Metal Detection: Metal detectors work on a conductive principle where the presence of a conductive signal initiates the detection. Metal detectors are used to inspect both bulk unpackaged products along with packaged products in paper, cardboard, poly films and metalized films. Heavy aluminum foil packaged products are challenging due to the conductive nature of the aluminum foil. These products are often inspected with X-ray inspection for improved detection capability. 

Several factors effect metal detectors sensitivity such as metal detector aperture size, position of metal in aperture, types of metal, orientation, electrical interference, and product temperature. It is important to properly test your metal detector assuring the test pieces (ferrous, non-ferrous, and stainless steel) pass through the center of the aperture, since it is the furthest area from the receiving coils, rendering it the least sensitive area. The most rigorous test is performed by placing three test packs onto the line one after the other. The first test pack will have a test piece at the leading edge, the second test pack will have a test piece in the center, and the third test pack will have a test piece at the trailing edge. An alternative method would be placing the contaminated packs every other pack. This is to simulate a worst case scenario, and to test the memory reset function of the metal detector and reject device. Testing is successful when all contaminated test packs have been detected and rejected and all good packs have successfully passed. 

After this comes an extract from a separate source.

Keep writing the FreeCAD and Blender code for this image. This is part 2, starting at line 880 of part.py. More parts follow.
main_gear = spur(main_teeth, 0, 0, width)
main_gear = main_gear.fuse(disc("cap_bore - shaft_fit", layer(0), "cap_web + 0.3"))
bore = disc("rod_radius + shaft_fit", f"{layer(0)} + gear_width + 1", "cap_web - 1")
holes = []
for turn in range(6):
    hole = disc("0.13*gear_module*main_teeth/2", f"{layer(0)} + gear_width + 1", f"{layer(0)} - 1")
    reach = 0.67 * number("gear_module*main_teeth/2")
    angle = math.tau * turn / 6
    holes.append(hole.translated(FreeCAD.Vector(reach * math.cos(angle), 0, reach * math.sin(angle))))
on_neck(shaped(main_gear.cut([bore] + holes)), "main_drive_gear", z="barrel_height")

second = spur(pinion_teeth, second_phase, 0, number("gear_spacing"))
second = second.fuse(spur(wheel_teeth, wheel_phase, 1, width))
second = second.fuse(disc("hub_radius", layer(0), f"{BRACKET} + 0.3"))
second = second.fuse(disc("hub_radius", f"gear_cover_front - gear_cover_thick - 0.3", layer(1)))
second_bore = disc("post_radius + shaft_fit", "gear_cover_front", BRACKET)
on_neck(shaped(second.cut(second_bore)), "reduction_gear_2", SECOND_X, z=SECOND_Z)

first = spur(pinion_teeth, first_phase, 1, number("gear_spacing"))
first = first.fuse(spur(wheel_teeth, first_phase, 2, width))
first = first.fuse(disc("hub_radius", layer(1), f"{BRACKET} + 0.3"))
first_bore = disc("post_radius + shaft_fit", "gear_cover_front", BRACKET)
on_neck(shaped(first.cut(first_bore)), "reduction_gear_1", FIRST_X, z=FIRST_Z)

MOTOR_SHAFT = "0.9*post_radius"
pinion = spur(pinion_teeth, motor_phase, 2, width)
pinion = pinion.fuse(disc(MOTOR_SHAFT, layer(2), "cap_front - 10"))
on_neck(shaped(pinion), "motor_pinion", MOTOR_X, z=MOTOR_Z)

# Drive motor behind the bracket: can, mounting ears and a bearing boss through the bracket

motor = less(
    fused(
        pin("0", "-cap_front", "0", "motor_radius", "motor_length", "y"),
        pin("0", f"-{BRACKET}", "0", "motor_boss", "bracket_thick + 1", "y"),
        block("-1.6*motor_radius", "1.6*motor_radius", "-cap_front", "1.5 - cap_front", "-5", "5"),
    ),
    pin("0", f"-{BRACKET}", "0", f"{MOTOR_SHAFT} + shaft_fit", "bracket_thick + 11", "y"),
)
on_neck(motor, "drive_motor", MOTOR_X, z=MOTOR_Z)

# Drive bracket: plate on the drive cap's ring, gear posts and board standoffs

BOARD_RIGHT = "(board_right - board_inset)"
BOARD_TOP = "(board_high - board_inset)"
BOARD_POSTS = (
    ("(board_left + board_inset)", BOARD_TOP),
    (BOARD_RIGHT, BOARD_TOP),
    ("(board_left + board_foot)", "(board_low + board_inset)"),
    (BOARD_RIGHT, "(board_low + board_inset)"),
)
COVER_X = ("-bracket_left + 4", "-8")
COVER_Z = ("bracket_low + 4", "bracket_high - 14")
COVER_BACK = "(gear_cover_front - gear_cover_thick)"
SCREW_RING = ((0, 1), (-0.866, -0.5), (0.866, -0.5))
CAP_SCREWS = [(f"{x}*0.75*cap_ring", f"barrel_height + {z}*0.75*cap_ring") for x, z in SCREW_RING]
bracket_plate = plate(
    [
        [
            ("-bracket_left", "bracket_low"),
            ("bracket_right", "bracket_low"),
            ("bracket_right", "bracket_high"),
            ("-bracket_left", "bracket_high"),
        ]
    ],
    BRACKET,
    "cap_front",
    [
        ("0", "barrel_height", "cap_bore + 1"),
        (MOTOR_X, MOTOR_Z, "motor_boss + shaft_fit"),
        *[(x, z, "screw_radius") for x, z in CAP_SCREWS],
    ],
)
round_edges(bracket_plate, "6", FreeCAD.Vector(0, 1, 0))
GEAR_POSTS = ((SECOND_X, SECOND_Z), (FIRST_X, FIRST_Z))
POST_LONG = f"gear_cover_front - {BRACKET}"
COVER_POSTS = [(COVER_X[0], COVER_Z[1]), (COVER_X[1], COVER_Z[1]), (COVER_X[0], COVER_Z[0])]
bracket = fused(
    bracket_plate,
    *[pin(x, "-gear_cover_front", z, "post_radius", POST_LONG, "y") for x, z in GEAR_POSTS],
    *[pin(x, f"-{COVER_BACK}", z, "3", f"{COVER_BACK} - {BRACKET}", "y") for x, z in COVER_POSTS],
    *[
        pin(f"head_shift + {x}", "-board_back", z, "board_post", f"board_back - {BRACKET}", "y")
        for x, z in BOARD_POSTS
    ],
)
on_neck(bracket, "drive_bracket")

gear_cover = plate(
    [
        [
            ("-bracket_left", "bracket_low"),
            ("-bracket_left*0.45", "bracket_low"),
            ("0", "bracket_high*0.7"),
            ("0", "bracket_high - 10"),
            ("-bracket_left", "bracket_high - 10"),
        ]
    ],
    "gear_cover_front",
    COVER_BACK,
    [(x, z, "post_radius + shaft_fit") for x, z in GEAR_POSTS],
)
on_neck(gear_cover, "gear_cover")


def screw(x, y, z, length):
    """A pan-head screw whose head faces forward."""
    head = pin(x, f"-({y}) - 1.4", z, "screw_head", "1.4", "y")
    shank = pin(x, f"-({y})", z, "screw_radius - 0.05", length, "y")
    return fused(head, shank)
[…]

X-Ray: X-ray inspection systems' detection is based on density making them ideal for inspecting products packaged in conductive materials. In regards to foreign material detection, X-rays have the ability of detecting various metal types, bone, stone, glass and high density plastics. 

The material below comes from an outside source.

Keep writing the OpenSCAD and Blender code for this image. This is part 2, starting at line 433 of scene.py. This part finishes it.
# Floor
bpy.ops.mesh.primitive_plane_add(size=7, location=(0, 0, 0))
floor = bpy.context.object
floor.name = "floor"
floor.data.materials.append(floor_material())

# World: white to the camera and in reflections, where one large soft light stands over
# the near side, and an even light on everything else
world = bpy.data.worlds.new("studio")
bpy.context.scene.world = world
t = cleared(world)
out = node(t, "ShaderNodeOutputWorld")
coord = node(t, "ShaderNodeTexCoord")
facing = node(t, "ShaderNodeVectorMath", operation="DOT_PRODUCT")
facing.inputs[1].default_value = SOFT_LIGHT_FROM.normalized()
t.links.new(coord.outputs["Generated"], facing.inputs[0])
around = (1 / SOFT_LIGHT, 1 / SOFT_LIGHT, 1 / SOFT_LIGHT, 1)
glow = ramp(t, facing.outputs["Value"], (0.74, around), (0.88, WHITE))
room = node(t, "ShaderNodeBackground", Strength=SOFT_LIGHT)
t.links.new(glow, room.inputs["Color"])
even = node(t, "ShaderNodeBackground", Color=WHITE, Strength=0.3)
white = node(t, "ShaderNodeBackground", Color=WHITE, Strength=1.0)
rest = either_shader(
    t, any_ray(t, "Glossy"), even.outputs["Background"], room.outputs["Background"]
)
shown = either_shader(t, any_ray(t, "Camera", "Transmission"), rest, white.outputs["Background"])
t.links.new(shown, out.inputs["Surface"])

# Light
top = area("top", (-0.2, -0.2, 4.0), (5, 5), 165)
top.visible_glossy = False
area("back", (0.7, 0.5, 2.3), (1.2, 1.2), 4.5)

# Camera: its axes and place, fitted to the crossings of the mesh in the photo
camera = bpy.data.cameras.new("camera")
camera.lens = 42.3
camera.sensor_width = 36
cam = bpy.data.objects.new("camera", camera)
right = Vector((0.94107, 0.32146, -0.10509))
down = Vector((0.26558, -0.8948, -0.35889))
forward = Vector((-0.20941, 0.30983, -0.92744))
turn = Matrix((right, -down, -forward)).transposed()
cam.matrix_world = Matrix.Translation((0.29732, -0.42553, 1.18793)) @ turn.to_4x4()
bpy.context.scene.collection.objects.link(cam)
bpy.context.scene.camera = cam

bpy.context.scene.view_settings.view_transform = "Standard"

X-rays have the ability to do more than just contamination detection. The ability to count objects ensures there are no missing components to the package. Sometimes there are parts of the package that, if included in the inspection, could adversely affect detection capability. An example would be removing the metal bread tie and ignoring it so that the sensitivity algorithm can be maximized for improved detection capability. 

Other Things to Consider: Automatic reject systems, secure reject bins and reject confirmation can aid in minimizing human error when dealing with non-conforming product and should be considered to be aligned with industry best practices.  

Also, keeping records is mandatory regardless if they are manual or electronic. To an auditor: if it wasn't documented, it didn't happen. Not only does proper documentation save you in the time of an audit, but it also helps track your operational efficiencies and identify trends for continuous improvement.